» **Request**: Exactly repeat the lines starting at the one that holds "const beech = new" and ending at the one that holds "bpy.data.objects.remove(obj)". Both end lines count; leave out everything else.

'''

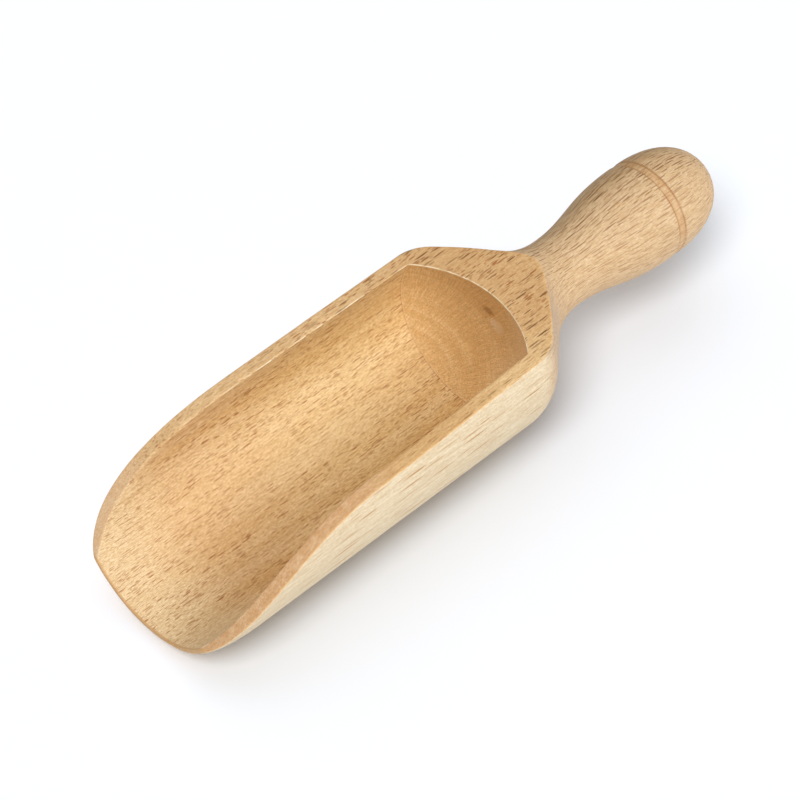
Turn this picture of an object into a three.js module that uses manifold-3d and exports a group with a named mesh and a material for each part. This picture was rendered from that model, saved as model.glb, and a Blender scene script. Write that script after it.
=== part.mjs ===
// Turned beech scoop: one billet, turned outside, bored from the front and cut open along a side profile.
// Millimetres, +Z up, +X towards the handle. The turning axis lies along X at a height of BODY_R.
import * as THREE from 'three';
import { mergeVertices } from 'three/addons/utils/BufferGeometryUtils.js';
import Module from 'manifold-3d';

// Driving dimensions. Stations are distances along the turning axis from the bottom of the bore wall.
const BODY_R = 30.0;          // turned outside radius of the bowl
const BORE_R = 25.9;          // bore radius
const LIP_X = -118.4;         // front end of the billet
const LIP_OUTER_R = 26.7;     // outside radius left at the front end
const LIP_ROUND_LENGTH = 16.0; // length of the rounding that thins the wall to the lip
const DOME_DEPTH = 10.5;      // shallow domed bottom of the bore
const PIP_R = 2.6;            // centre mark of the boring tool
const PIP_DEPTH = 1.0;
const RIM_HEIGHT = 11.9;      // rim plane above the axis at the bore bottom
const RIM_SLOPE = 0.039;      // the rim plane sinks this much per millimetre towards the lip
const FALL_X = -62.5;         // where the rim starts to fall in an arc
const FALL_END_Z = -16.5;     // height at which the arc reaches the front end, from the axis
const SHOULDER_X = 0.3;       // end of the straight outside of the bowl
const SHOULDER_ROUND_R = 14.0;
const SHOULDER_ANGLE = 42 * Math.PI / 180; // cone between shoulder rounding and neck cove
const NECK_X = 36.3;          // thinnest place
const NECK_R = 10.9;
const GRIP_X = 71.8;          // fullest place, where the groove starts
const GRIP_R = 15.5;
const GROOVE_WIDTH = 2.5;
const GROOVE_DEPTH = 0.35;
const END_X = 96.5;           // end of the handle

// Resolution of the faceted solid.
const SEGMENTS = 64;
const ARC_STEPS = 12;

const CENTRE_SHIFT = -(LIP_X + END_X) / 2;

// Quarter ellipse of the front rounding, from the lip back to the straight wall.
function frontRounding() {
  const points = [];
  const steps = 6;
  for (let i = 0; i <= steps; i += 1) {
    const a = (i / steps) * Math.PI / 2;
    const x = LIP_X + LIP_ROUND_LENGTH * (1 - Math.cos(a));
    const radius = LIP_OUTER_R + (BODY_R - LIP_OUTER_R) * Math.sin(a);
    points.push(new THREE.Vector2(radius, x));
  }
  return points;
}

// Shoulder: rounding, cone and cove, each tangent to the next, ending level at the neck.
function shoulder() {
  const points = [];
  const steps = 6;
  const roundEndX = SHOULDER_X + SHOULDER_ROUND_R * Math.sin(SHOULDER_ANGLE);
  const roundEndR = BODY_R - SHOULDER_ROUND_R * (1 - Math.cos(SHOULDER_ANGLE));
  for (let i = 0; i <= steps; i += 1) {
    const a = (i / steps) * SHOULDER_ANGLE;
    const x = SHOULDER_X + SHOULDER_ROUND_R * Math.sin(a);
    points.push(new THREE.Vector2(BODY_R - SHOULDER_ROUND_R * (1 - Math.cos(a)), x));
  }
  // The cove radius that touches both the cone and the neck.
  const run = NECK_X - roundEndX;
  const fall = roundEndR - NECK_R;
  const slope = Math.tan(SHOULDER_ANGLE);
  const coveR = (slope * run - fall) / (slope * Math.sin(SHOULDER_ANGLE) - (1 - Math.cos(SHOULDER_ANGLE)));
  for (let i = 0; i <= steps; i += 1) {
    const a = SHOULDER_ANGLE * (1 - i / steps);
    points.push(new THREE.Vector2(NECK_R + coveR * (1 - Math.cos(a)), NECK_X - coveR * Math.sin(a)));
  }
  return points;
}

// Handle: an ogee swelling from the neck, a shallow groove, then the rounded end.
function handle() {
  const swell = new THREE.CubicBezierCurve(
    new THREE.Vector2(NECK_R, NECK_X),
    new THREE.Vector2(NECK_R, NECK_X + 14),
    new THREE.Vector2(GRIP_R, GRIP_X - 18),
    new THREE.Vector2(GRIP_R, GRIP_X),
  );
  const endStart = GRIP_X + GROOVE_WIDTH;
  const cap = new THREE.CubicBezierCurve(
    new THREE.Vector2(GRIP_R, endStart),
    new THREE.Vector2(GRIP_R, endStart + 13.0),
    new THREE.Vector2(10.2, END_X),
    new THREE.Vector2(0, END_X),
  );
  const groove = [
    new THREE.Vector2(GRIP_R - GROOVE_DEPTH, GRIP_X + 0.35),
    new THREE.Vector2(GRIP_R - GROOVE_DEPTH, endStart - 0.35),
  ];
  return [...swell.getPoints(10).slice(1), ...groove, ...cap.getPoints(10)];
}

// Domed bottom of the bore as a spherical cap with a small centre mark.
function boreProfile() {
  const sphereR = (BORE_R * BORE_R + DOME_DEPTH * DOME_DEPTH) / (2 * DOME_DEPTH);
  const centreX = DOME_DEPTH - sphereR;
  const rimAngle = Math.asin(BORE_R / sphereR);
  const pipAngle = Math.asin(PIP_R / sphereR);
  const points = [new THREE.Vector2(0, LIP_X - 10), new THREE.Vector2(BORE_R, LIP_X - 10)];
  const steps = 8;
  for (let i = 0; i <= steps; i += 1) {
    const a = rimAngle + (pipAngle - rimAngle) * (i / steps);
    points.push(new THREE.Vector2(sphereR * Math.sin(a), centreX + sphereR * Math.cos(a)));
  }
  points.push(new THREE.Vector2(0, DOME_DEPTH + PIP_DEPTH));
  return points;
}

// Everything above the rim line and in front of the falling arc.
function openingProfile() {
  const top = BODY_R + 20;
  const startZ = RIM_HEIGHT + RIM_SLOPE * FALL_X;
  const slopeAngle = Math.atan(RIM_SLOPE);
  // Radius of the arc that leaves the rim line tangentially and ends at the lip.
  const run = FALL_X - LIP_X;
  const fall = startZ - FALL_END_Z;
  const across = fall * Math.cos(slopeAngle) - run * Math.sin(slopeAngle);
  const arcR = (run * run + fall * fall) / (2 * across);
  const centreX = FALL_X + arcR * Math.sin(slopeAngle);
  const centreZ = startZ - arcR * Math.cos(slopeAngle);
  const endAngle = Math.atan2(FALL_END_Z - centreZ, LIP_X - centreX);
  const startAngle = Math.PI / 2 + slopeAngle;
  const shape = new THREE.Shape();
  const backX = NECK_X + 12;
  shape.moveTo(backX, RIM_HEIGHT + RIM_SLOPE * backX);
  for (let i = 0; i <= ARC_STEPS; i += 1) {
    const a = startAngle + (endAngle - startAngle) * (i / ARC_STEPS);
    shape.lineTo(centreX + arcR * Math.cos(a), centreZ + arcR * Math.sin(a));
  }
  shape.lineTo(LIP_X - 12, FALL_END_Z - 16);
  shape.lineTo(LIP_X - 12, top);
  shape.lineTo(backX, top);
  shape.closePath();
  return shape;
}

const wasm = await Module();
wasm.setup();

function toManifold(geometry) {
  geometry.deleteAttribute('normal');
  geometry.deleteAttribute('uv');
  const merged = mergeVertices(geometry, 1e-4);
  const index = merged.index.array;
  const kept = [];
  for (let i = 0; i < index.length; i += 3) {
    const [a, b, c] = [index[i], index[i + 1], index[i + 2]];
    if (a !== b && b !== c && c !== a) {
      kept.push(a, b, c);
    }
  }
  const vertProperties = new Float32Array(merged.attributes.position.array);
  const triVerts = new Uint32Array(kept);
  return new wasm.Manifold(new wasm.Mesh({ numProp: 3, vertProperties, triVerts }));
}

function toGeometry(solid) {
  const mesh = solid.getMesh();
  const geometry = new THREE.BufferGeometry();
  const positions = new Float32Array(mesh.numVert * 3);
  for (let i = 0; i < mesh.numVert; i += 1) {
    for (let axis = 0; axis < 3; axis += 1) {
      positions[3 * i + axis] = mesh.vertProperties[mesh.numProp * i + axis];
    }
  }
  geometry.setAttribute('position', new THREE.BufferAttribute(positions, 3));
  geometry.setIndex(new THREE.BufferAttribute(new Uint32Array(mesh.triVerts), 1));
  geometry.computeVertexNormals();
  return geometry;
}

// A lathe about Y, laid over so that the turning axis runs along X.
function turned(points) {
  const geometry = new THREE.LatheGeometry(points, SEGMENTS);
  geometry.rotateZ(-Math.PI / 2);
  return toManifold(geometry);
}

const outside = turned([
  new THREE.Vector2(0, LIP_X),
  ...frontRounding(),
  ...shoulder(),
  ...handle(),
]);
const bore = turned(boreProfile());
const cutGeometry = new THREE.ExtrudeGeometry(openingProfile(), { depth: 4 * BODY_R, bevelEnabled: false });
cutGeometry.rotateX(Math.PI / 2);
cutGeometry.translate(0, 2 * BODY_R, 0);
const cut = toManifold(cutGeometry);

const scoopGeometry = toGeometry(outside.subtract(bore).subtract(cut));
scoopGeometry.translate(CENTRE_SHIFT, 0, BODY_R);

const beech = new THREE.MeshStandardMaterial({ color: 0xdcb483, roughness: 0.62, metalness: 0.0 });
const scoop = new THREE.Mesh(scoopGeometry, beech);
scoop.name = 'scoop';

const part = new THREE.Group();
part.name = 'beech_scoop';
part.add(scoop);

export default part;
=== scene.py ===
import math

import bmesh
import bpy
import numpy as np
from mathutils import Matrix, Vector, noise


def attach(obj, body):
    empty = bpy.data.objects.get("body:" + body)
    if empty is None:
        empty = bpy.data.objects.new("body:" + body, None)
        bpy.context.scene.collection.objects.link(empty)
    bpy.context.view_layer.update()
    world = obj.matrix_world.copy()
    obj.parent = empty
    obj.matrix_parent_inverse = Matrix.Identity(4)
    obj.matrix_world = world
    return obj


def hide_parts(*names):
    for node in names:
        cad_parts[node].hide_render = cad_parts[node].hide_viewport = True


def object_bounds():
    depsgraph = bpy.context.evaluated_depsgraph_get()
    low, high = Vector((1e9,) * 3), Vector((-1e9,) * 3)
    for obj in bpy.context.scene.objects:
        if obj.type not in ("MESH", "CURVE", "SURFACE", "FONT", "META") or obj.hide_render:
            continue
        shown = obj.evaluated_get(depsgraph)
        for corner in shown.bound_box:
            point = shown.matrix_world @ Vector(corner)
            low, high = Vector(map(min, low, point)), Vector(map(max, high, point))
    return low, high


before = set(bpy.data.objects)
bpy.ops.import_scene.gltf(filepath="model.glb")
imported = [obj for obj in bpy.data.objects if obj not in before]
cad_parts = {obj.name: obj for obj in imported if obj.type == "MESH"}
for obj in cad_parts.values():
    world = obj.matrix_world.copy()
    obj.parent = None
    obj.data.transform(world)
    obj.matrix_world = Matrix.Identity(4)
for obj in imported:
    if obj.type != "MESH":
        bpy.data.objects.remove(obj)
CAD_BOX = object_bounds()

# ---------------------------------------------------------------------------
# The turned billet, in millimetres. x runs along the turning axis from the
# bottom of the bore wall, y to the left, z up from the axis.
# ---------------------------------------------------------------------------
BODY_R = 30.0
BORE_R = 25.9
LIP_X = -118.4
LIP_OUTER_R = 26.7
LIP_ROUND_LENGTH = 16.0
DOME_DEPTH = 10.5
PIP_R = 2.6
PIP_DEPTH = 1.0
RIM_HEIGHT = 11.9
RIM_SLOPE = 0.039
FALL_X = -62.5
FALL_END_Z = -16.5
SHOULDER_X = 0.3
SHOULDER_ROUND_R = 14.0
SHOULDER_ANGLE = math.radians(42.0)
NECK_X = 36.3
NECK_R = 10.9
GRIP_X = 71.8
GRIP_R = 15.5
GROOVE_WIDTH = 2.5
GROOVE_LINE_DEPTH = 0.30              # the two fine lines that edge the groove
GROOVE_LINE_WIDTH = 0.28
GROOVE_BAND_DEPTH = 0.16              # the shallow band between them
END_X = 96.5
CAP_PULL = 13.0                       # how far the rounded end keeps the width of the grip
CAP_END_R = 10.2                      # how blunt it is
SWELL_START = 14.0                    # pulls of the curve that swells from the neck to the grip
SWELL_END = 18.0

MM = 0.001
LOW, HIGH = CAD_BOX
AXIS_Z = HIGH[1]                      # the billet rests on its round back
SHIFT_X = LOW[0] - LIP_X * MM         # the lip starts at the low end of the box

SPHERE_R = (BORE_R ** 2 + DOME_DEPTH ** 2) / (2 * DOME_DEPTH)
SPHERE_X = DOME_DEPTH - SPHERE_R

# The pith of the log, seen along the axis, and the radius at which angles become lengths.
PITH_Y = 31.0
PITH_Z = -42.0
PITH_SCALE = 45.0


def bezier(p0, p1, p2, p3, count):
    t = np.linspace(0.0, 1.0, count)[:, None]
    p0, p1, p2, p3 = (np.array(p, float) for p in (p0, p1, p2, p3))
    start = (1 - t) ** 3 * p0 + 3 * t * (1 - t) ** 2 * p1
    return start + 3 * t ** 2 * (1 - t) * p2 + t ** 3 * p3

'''

» **Written response**:
const beech = new THREE.MeshStandardMaterial({ color: 0xdcb483, roughness: 0.62, metalness: 0.0 });
const scoop = new THREE.Mesh(scoopGeometry, beech);
scoop.name = 'scoop';

const part = new THREE.Group();
part.name = 'beech_scoop';
part.add(scoop);

export default part;
=== scene.py ===
import math

import bmesh
import bpy
import numpy as np
from mathutils import Matrix, Vector, noise


def attach(obj, body):
    empty = bpy.data.objects.get("body:" + body)
    if empty is None:
        empty = bpy.data.objects.new("body:" + body, None)
        bpy.context.scene.collection.objects.link(empty)
    bpy.context.view_layer.update()
    world = obj.matrix_world.copy()
    obj.parent = empty
    obj.matrix_parent_inverse = Matrix.Identity(4)
    obj.matrix_world = world
    return obj


def hide_parts(*names):
    for node in names:
        cad_parts[node].hide_render = cad_parts[node].hide_viewport = True


def object_bounds():
    depsgraph = bpy.context.evaluated_depsgraph_get()
    low, high = Vector((1e9,) * 3), Vector((-1e9,) * 3)
    for obj in bpy.context.scene.objects:
        if obj.type not in ("MESH", "CURVE", "SURFACE", "FONT", "META") or obj.hide_render:
            continue
        shown = obj.evaluated_get(depsgraph)
        for corner in shown.bound_box:
            point = shown.matrix_world @ Vector(corner)
            low, high = Vector(map(min, low, point)), Vector(map(max, high, point))
    return low, high


before = set(bpy.data.objects)
bpy.ops.import_scene.gltf(filepath="model.glb")
imported = [obj for obj in bpy.data.objects if obj not in before]
cad_parts = {obj.name: obj for obj in imported if obj.type == "MESH"}
for obj in cad_parts.values():
    world = obj.matrix_world.copy()
    obj.parent = None
    obj.data.transform(world)
    obj.matrix_world = Matrix.Identity(4)
for obj in imported:
    if obj.type != "MESH":
        bpy.data.objects.remove(obj)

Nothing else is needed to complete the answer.